We can’t imagine our characters becoming real and still remaining fantasies. Because we are stuck inside the paradigm: we are realities creating fantasies. But here we are talking about the Absolute Being—to whom both the imagination and the imagined are one, to whom reality and fantasy are simply two modes of one being, for whom all things can converge. Moses reached to that place. Beyond reality. Beyond Torah. To the Giver of the Torah.

Moses encapsulated that experience and handed it over to us. When we study Torah, we allow G‑d’s reality to enter ours. We invite Him into our world. When we pray to Him and plead with Him, “Heal the sick! Feed the hungry! Give me a mind to think and a heart to feel!”—we become the character who tells the author how to write his story. When we do a mitzvah and choose good over evil, we let G‑d play His game from the inside.

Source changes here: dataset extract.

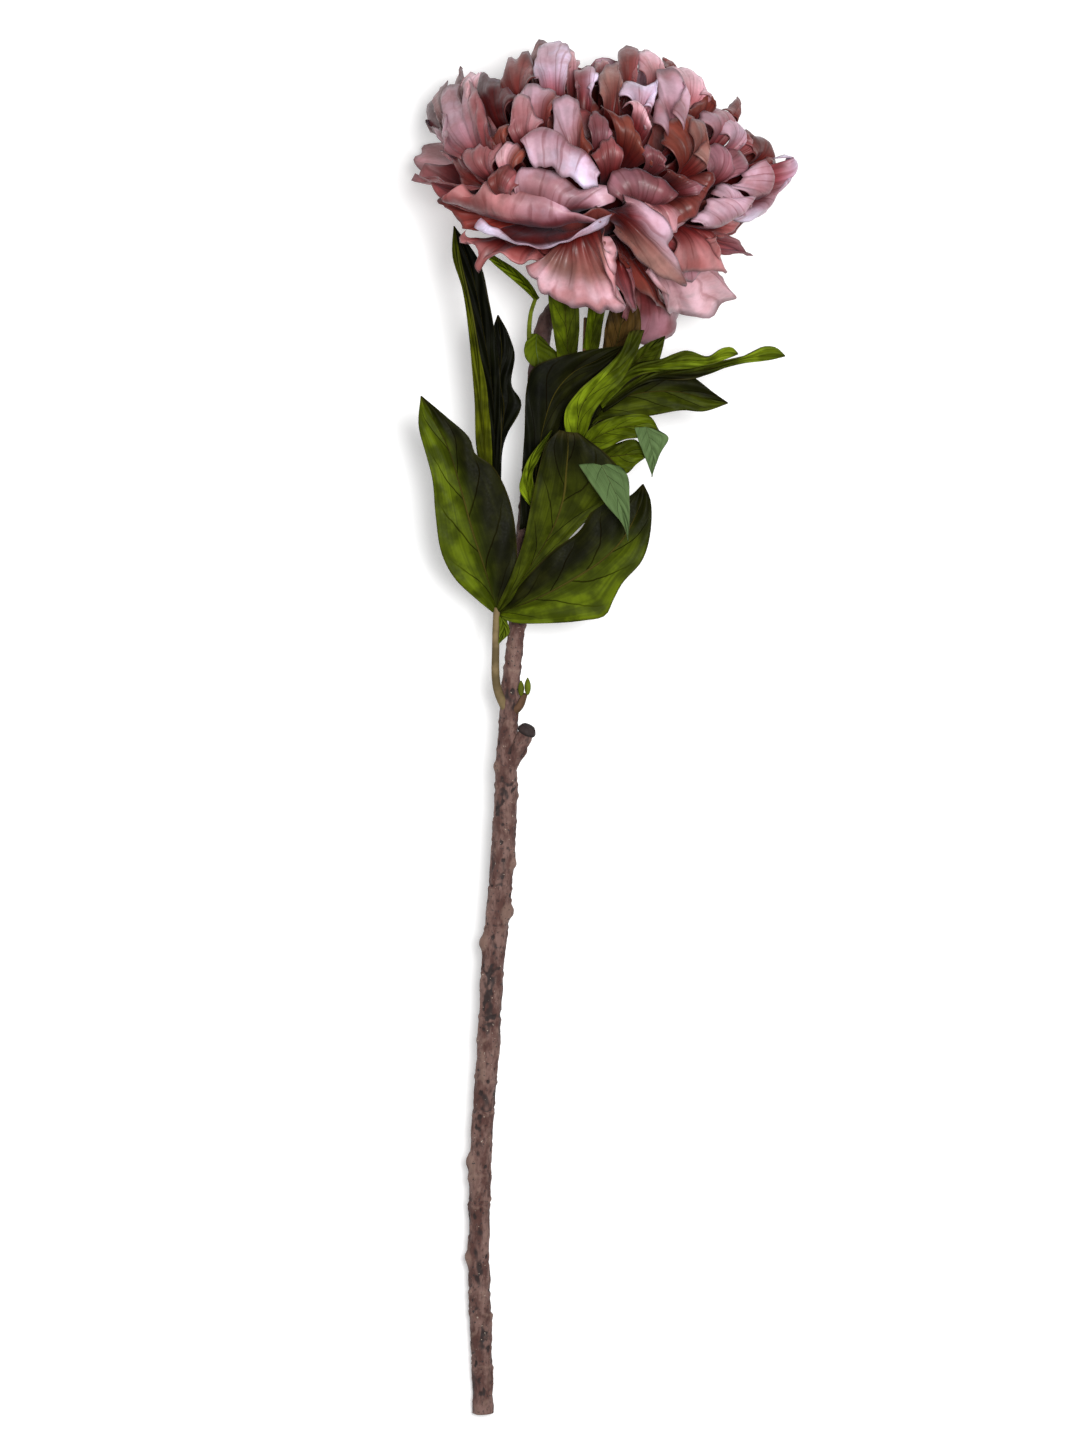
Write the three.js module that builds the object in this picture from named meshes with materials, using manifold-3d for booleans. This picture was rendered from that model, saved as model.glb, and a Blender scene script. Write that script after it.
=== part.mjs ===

In each moment of life, a door opens through which we can walk out of the bounds of being no more than a fantasy, and plug our entire world into the realm of reality. Eventually, we create the ultimate interactive game, as the world will be in the messianic era (that’s right, we’re still in beta).

Which brings us to the second distinction between our fantasy and His. As the Midrash tells us,

“This is the entire purpose of all created worlds, higher and lower: The Holy One, blessed be He, desires to dwell within the lowest of worlds.”11—that is, within the extreme extent of fantasy.

We live in a reality mostly beyond our control, and devise clever diversions to help us cope. The Holy One, blessed be He, chooses His own reality—all the higher worlds—for one purpose alone: so that he can merge them with His fantasy.